'''

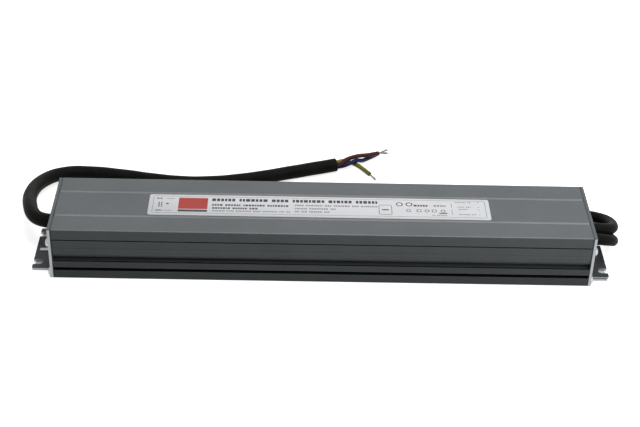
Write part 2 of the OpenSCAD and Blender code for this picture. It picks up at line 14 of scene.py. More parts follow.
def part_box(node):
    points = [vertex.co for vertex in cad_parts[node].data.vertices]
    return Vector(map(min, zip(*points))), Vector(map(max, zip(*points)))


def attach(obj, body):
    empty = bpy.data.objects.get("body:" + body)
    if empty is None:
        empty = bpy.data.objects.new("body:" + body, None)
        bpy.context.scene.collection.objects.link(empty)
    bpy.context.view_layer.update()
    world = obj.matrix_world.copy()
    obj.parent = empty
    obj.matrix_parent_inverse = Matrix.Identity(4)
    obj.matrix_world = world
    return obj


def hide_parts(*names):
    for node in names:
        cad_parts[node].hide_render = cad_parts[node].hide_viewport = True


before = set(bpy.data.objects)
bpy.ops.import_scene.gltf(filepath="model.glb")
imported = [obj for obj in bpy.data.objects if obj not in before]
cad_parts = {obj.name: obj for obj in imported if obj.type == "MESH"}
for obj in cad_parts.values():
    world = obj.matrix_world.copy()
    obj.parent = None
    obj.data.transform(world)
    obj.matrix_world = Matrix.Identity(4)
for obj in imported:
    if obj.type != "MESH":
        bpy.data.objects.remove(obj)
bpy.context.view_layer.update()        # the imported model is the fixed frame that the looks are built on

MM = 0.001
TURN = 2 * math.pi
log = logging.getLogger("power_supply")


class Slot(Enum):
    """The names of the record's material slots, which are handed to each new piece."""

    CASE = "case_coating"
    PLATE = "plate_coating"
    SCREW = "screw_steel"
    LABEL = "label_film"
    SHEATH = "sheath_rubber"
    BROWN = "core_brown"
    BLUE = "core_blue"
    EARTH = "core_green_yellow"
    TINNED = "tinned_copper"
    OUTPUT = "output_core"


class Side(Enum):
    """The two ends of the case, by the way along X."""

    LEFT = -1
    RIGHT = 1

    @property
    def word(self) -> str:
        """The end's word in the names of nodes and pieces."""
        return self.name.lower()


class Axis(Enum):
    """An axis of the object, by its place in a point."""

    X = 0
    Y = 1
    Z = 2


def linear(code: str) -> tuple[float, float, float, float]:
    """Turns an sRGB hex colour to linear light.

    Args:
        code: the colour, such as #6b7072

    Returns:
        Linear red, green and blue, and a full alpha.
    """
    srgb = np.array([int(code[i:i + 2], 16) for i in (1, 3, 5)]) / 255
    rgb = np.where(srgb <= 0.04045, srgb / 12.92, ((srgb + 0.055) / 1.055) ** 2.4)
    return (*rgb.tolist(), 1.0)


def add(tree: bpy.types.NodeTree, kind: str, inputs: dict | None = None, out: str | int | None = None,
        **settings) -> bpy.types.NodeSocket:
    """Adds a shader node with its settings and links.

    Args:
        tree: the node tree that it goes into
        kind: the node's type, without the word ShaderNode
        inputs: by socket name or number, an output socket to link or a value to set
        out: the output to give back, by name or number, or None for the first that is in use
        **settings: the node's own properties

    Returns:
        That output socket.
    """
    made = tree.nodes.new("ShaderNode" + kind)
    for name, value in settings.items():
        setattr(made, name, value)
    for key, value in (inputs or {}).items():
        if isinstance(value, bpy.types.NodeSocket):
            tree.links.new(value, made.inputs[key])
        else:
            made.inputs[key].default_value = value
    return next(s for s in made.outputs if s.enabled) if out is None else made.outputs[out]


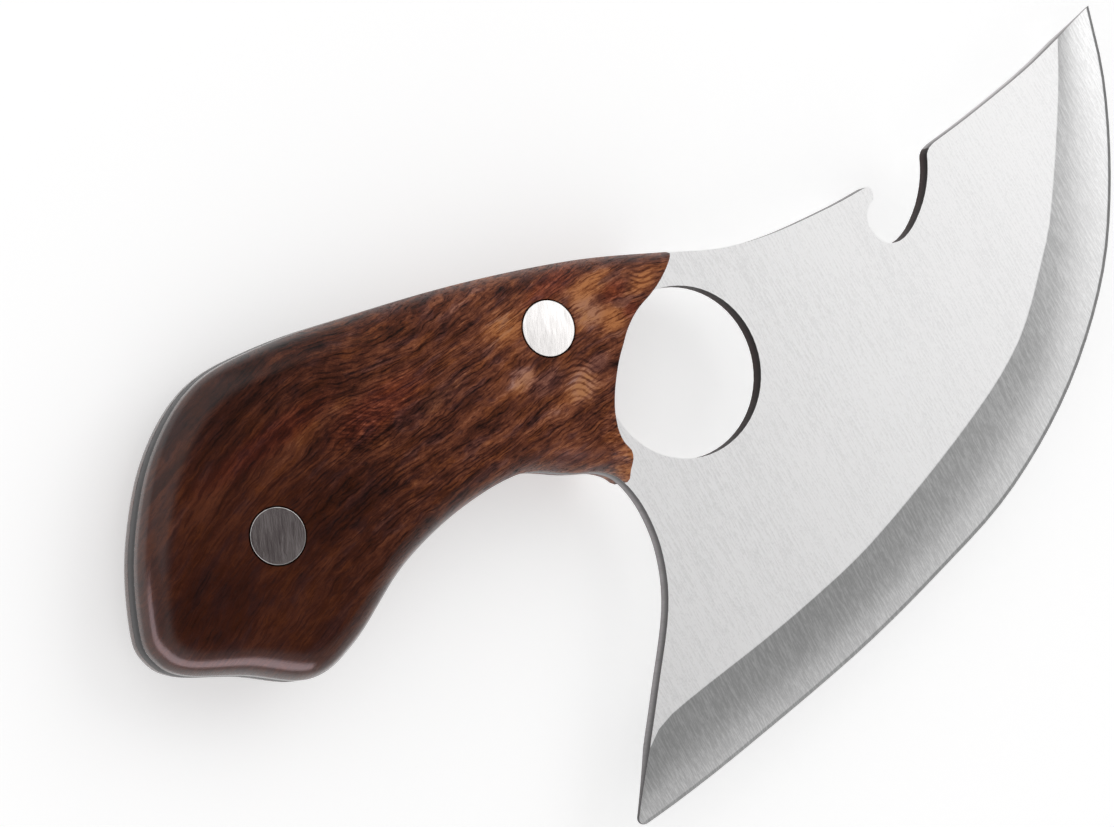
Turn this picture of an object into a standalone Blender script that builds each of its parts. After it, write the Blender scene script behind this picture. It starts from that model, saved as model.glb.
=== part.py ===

'''

◆ DIRECTIONS ◆
Return exactly what appears above, from the first line of the entries to the line with "two ends of", inclusive.

◆ SOLUTION ◆
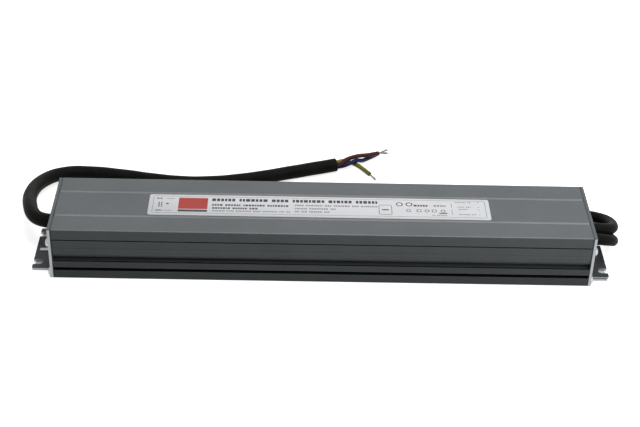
Write part 2 of the OpenSCAD and Blender code for this picture. It picks up at line 14 of scene.py. More parts follow.
def part_box(node):
    points = [vertex.co for vertex in cad_parts[node].data.vertices]
    return Vector(map(min, zip(*points))), Vector(map(max, zip(*points)))


def attach(obj, body):
    empty = bpy.data.objects.get("body:" + body)
    if empty is None:
        empty = bpy.data.objects.new("body:" + body, None)
        bpy.context.scene.collection.objects.link(empty)
    bpy.context.view_layer.update()
    world = obj.matrix_world.copy()
    obj.parent = empty
    obj.matrix_parent_inverse = Matrix.Identity(4)
    obj.matrix_world = world
    return obj


def hide_parts(*names):
    for node in names:
        cad_parts[node].hide_render = cad_parts[node].hide_viewport = True


before = set(bpy.data.objects)
bpy.ops.import_scene.gltf(filepath="model.glb")
imported = [obj for obj in bpy.data.objects if obj not in before]
cad_parts = {obj.name: obj for obj in imported if obj.type == "MESH"}
for obj in cad_parts.values():
    world = obj.matrix_world.copy()
    obj.parent = None
    obj.data.transform(world)
    obj.matrix_world = Matrix.Identity(4)
for obj in imported:
    if obj.type != "MESH":
        bpy.data.objects.remove(obj)
bpy.context.view_layer.update()        # the imported model is the fixed frame that the looks are built on

MM = 0.001
TURN = 2 * math.pi
log = logging.getLogger("power_supply")


class Slot(Enum):
    """The names of the record's material slots, which are handed to each new piece."""

    CASE = "case_coating"
    PLATE = "plate_coating"
    SCREW = "screw_steel"
    LABEL = "label_film"
    SHEATH = "sheath_rubber"
    BROWN = "core_brown"
    BLUE = "core_blue"
    EARTH = "core_green_yellow"
    TINNED = "tinned_copper"
    OUTPUT = "output_core"


class Side(Enum):
    """The two ends of the case, by the way along X."""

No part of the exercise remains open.